▸ Given exercise
Please quote exactly the lines below from the line containing "sleeve's top edge" to the line containing "obj.matrix_world = world", both lines included, and nothing else.
Collected data start
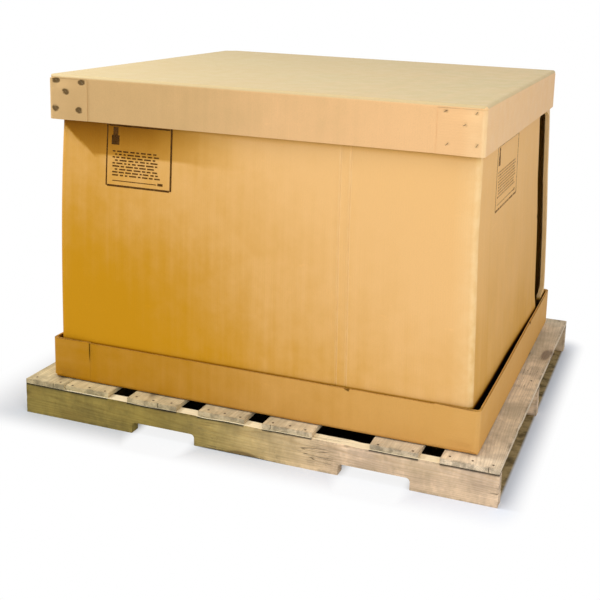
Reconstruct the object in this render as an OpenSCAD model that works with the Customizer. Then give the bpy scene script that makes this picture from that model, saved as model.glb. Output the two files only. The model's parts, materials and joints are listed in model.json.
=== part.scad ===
// Heavy corrugated pallet box: a folded base tray, a standing sleeve and a folded lid cap,
// on a wooden pallet with notched stringers. Millimetres, +Z up.
// The origin is the centre of the pallet's footprint on the floor, and the front faces -Y.

/* [Pallet] */
// How far the pallet reaches past each end of the tray
pallet_past_l = 76.5; // [0:0.5:150]
// How far the pallet reaches past each long side of the tray
pallet_past_w = 51; // [0:0.5:120]
// Thickness of every deck board
deck_t = 16; // [12:1:25]
// Radius of the softened long edges of the deck boards
board_edge_r = 2; // [1:0.5:4]
// Widths of the top boards, from left to right
top_board_w = [151, 167, 182, 163, 168, 154, 179];
// Shares of the free length that the gaps between the top boards take
top_gap_share = [2, 73, 76, 62, 184, 65];
// How far each top board's front end stops short of the front stringer's face
top_board_short = [0, 5, 1, 4, 2, 3, 0];

/* [Stringers] */
// Thickness of a stringer
stringer_t = 38; // [30:1:60]
// Height of a stringer, from the floor to the deck boards
stringer_h = 105; // [95:1:135]
// Length of a fork notch
notch_l = 229; // [180:1:260]
// Height of a fork notch
notch_h = 38; // [20:1:45]
// Corner radius at the top of a fork notch
notch_r = 13; // [6:1:18]
// Shares of the stringer's length that its three feet take: left, middle and right
foot_share = [411, 491, 266];

/* [Corrugated board] */
// Thickness of the double-wall board of the tray and the lid
cap_t = 7; // [5:0.5:9]
// Thickness of the triple-wall board of the sleeve
sleeve_t = 14; // [10:0.5:18]
// Outer radius of the folds round a cap's flat panel
fold_r = 12; // [10:0.5:16]
// Outer radius of a cap's upright corners
corner_r = 16; // [12:0.5:22]
// Length of the corner flaps, which lap onto the long walls
flap_l = 141; // [80:1:200]
// Distance from a cap's flat panel to the cut edge of a flap
flap_relief = 6; // [1:0.5:14]

/* [Sleeve] */
// Outer length of the sleeve
sleeve_l = 1384; // [1200:1:1450]
// Outer width of the sleeve
sleeve_w = 1261; // [1000:1:1330]
// Height of the sleeve
sleeve_h = 1022; // [800:1:1200]
// Outer radius of the sleeve's scored corners
sleeve_r = 20; // [19:0.5:26]
// Width of the glue tab that turns round the rear right corner
tab_w = 115; // [60:1:150]
// Width of the open joint between the tab and the side panel
joint_gap = 118; // [60:1:140]
// Distance from the sleeve's right face to the nearer of the two panel scores
score_x = 387; // [300:1:500]
// Distance between the two panel scores
score_pitch = 32; // [20:1:80]
// Width of a panel score
score_w = 9; // [6:1:14]
// Depth of a panel score
score_d = 2.5; // [1:0.5:4]
// Offset of the box from the middle of the pallet, along the pallet's width
box_y = -2; // [-20:1:20]

/* [Base tray] */
// Height of the tray's walls
tray_h = 142; // [100:1:180]
// Play between the sleeve and each end wall of the tray
tray_play_l = 37.5; // [2:0.5:50]
// Play between the sleeve and each long wall of the tray
tray_play_w = 3; // [1:0.5:20]

/* [Lid cap] */
// Height of the lid's walls
lid_h = 144; // [100:1:200]
// Play between the sleeve and each end wall of the lid, when the lid is centred
lid_play_l = 14; // [8:0.5:30]
// Play between the sleeve and each long wall of the lid
lid_play_w = 8; // [7:0.5:20]
// Gap left at the right, where the lid has slid against the sleeve
lid_rest_gap = 0.5; // [0.3:0.1:2]
// Turn of the lid on the sleeve, in degrees, left end forward
lid_turn = 0.15; // [0:0.05:0.5]

/* [Hidden] */
deck_top = stringer_h + deck_t;
tray_floor = deck_top + cap_t;
lid_top = tray_floor + sleeve_h + cap_t;
// A cap's end walls are one board thick, and its long walls two, with the flaps
tray_l = sleeve_l + 2 * (tray_play_l + cap_t);
tray_w = sleeve_w + 2 * (tray_play_w + 2 * cap_t);
lid_l = sleeve_l + 2 * (lid_play_l + cap_t);
lid_w = sleeve_w + 2 * (lid_play_w + 2 * cap_t);
pallet_l = tray_l + 2 * pallet_past_l;
pallet_w = tray_w + 2 * pallet_past_w;
stringer_y = (pallet_w - stringer_t) / 2;
feet_l = pallet_l - 2 * notch_l;
foot_l = [for (share = foot_share) feet_l * share / total(foot_share, len(foot_share))];
notch_x = [foot_l[0], foot_l[0] + notch_l + foot_l[1]];
// The turn takes up some of the lid's play, and the rest is how far it has slid to the left
lid_slide = lid_play_l - lid_rest_gap - sleeve_w / 2 * sin(lid_turn);
top_free = pallet_l - total(top_board_w, len(top_board_w));
// How far a cutting shape runs past what it cuts
past = 1;

// Sum of the first n numbers of a list
function total(list, n) = n == 0 ? 0 : list[n - 1] + total(list, n - 1);

// Left edge of a top board: the boards before it, and their share of the free length
function top_x(i) = total(top_board_w, i)
    + top_free * total(top_gap_share, i) / total(top_gap_share, len(top_gap_share));

// Rectangle round the origin with round corners
module round_rect(l, w, r) {
    square([l - 2 * r, w], center = true);
    square([l, w - 2 * r], center = true);
    for (x = [-1, 1], y = [-1, 1])
        translate([x * (l / 2 - r), y * (w / 2 - r)])
            circle(r, $fn = 48);
}

// Upright panel outline round the middle: square on top, with its two lower corners rounded
module folded_profile(l, h, r) {
    translate([-l / 2, r])
        square([l, h - r]);
    translate([-l / 2 + r, 0])
        square([l - 2 * r, h]);
    for (x = [-1, 1])
        translate([x * (l / 2 - r), r])
            circle(r, $fn = 48);
}

// Block with rounded folds below and rounded upright corners, standing on z = 0
module folded_block(l, w, h, r_fold, r_corner) {
    intersection() {
        linear_extrude(h)
            round_rect(l, w, r_corner);
        rotate([90, 0, 0])
            translate([0, 0, -w / 2 - past])
                linear_extrude(w + 2 * past)
                    folded_profile(l, h, r_fold);
        rotate([90, 0, 90])
            translate([0, 0, -l / 2 - past])
                linear_extrude(l + 2 * past)
                    folded_profile(w, h, r_fold);
    }
}

// The end walls and the four flaps that turn from them onto the long walls
module end_wraps(l, w, h) {
    translate([0, 0, cap_t + flap_relief])
        linear_extrude(h - cap_t - flap_relief)
            intersection() {
                round_rect(l, w, corner_r);
                for (x = [-1, 1])
                    translate([x * (l - flap_l) / 2, 0])
                        square([flap_l, w], center = true);
            }
}

// One-piece cap folded from double-wall board, open side up: a flat panel, four walls,
// and corner flaps that lap outside the long walls
module cap(l, w, h) {
    difference() {
        union() {
            folded_block(l, w - 2 * cap_t, h, fold_r, corner_r);
            end_wraps(l, w, h);
        }
        translate([0, 0, cap_t])
            folded_block(l - 2 * cap_t, w - 4 * cap_t, h, fold_r - cap_t, corner_r - cap_t);
    }
}

// Fork notch, open below, with rounded upper corners
module notch() {
    translate([0, -past])
        square([notch_l, notch_h - notch_r + past]);
    translate([notch_r, -past])
        square([notch_l - 2 * notch_r, notch_h + past]);
    for (x = [notch_r, notch_l - notch_r])
        translate([x, notch_h - notch_r])
            circle(notch_r, $fn = 48);
}

// Stringer standing on the floor on its three feet
module stringer(y) {
    color("burlywood")
        translate([-pallet_l / 2, y + stringer_t / 2, 0])
            rotate([90, 0, 0])
                linear_extrude(stringer_t)
                    difference() {
                        square([pallet_l, stringer_h]);
                        for (x = notch_x)
                            translate([x, 0])
                                notch();
                    }
}

// Deck board lying across the stringers, with softened long edges
module top_board(i) {
    color("wheat")
        translate([-pallet_l / 2 + top_x(i) + top_board_w[i] / 2, pallet_w / 2, stringer_h + deck_t / 2])
            rotate([90, 0, 0])
                linear_extrude(pallet_w - top_board_short[i])
                    round_rect(top_board_w[i], deck_t, board_edge_r);
}

module base_tray() {
    color("goldenrod")
        translate([0, box_y, deck_top])
            cap(tray_l, tray_w, tray_h);
}

// Shallow pressed score, running up the sleeve's front face
module score() {
    polygon([[-score_w / 2, -past], [score_w / 2, -past], [score_w / 2, 0], [0, score_d], [-score_w / 2, 0]]);
}

// Plan of the sleeve: a scored tube whose ends don't meet, so that the joint stands open
// between the side panel and the tab
module sleeve_plan() {
    difference() {
        round_rect(sleeve_l, sleeve_w, sleeve_r);
        round_rect(sleeve_l - 2 * sleeve_t, sleeve_w - 2 * sleeve_t, sleeve_r - sleeve_t);
        translate([sleeve_l / 2 - sleeve_t - past, sleeve_w / 2 - tab_w - joint_gap])
            square([sleeve_t + 2 * past, joint_gap]);
        for (x = [score_x, score_x + score_pitch])
            translate([sleeve_l / 2 - x, -sleeve_w / 2])
                score();
    }
}

module sleeve() {
    color("darkgoldenrod")
        translate([0, box_y, tray_floor])
            linear_extrude(sleeve_h)
                sleeve_plan();
}

// The same folded cap turned over, resting on the sleeve's top edge
module lid_cap() {
    color("tan")
        translate([-lid_slide, box_y, lid_top])
            rotate([180, 0, lid_turn])
                cap(lid_l, lid_w, lid_h);
}

stringer(-stringer_y);  // stringer_front
stringer(0);  // stringer_middle
stringer(stringer_y);  // stringer_back
top_board(0);  // top_board_1
top_board(1);  // top_board_2
top_board(2);  // top_board_3
top_board(3);  // top_board_4
top_board(4);  // top_board_5
top_board(5);  // top_board_6
top_board(6);  // top_board_7
base_tray();
sleeve();
lid_cap();
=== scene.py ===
"""Corrugated pallet box on a notched-stringer pallet: its finished meshes, materials, studio and camera.

Metres, +Z up. The front faces -Y, and the origin is the middle of the pallet's footprint on the floor.
"""
import json
import math
import random

import bmesh
import bpy
from mathutils import Matrix, Vector, noise


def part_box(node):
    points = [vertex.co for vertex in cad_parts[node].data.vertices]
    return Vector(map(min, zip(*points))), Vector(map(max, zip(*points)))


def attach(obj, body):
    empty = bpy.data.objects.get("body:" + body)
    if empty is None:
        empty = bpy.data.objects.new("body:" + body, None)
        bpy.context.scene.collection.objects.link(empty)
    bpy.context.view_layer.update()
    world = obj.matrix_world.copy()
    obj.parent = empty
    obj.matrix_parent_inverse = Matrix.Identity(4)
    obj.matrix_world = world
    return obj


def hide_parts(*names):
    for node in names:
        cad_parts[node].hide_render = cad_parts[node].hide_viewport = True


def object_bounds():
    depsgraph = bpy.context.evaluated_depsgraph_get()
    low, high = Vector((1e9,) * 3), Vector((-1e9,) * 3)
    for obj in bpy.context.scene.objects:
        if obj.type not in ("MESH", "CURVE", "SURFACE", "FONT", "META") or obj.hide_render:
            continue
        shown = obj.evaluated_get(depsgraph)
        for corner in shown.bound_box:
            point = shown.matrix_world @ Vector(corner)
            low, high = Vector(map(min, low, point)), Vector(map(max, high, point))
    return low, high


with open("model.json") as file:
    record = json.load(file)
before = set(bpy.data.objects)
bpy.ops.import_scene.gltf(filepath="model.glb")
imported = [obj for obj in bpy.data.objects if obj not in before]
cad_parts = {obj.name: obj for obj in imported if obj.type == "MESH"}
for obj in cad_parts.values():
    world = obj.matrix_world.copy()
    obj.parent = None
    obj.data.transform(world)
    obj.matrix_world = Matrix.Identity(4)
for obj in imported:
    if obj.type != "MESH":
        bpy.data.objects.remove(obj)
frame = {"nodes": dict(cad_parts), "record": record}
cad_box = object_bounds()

MM = 0.001

# Sizes of the part's source that its nodes' boxes don't give
CAP_T = 7 * MM
FLAP_L = 141 * MM
FLAP_RELIEF = 6 * MM
CAP_FOLD_R = 12 * MM
SLEEVE_T = 14 * MM
SLEEVE_R = 20 * MM
TAB_W = 115 * MM
JOINT_GAP = 118 * MM
LID_TURN = math.radians(0.15)

# Slicing and shading of the copied meshes
WELD = 0.01 * MM
FLAT_ANGLE = math.radians(0.4)
SHARP_ANGLE = math.radians(38)
NAIL_SHARP_ANGLE = math.radians(60)
SHEET_STEP = 36 * MM
SUPPORT = 5 * MM
# How far past a dent the faces are still divided, and into how many cuts
DENT_MARGIN = 0.6 * SHEET_STEP
DENT_CUTS = 3

TOP_BOARDS = [f"top_board_{i}" for i in range(1, 8)]
STRINGERS = ["stringer_front", "stringer_middle", "stringer_back"]


class Cap:
    """Measures of a folded cap, with points turned into its own square frame."""

    def __init__(self, node, flat_side, turn=0.0):
        low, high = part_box(node)
        self.centre = (low + high) / 2
        half = (high - low) / 2
        self.half_l = half.x - half.y * math.sin(turn)
        self.half_w = half.y - half.x * math.sin(turn)
        self.height = high.z - low.z
        self.flat_z = high.z if flat_side == "up" else low.z
        self.open_z = low.z if flat_side == "up" else high.z
        self.unturn = Matrix.Rotation(-turn, 3, "Z")

    def local(self, point):
        return self.unturn @ (point - self.centre)

    def drop(self, point):
        """Distance from the cap's flat panel, along its walls."""
        return abs(point.z - self.flat_z)

    def world(self, end, side, from_end, drop, out=0.0):
        """A point on a flap: end and side are -1 or 1, out is how far it stands off the flap."""
        place = Vector((end * (self.half_l - from_end), side * (self.half_w + out), 0.0))
        place = self.unturn.transposed() @ place + self.centre
        place.z = self.flat_z + math.copysign(drop, self.open_z - self.flat_z)
        return place


tray = Cap("base_tray", "down")
lid = Cap("lid_cap", "up", LID_TURN)
sleeve_low, sleeve_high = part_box("sleeve")
sleeve_centre = (sleeve_low + sleeve_high) / 2
sleeve_half = (sleeve_high - sleeve_low) / 2


def clamp(value, low=0.0, high=1.0):
    return max(low, min(high, value))


def ease(value):
    """Smooth step from 0 to 1."""
    value = clamp(value)
    return value * value * (3 - 2 * value)


def blend(start, end, share):
    return start + (end - start) * share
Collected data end
▸ Result below
// The same folded cap turned over, resting on the sleeve's top edge
module lid_cap() {
    color("tan")
        translate([-lid_slide, box_y, lid_top])
            rotate([180, 0, lid_turn])
                cap(lid_l, lid_w, lid_h);
}

stringer(-stringer_y);  // stringer_front
stringer(0);  // stringer_middle
stringer(stringer_y);  // stringer_back
top_board(0);  // top_board_1
top_board(1);  // top_board_2
top_board(2);  // top_board_3
top_board(3);  // top_board_4
top_board(4);  // top_board_5
top_board(5);  // top_board_6
top_board(6);  // top_board_7
base_tray();
sleeve();
lid_cap();
=== scene.py ===
"""Corrugated pallet box on a notched-stringer pallet: its finished meshes, materials, studio and camera.

Metres, +Z up. The front faces -Y, and the origin is the middle of the pallet's footprint on the floor.
"""
import json
import math
import random

import bmesh
import bpy
from mathutils import Matrix, Vector, noise


def part_box(node):
    points = [vertex.co for vertex in cad_parts[node].data.vertices]
    return Vector(map(min, zip(*points))), Vector(map(max, zip(*points)))


def attach(obj, body):
    empty = bpy.data.objects.get("body:" + body)
    if empty is None:
        empty = bpy.data.objects.new("body:" + body, None)
        bpy.context.scene.collection.objects.link(empty)
    bpy.context.view_layer.update()
    world = obj.matrix_world.copy()
    obj.parent = empty
    obj.matrix_parent_inverse = Matrix.Identity(4)
    obj.matrix_world = world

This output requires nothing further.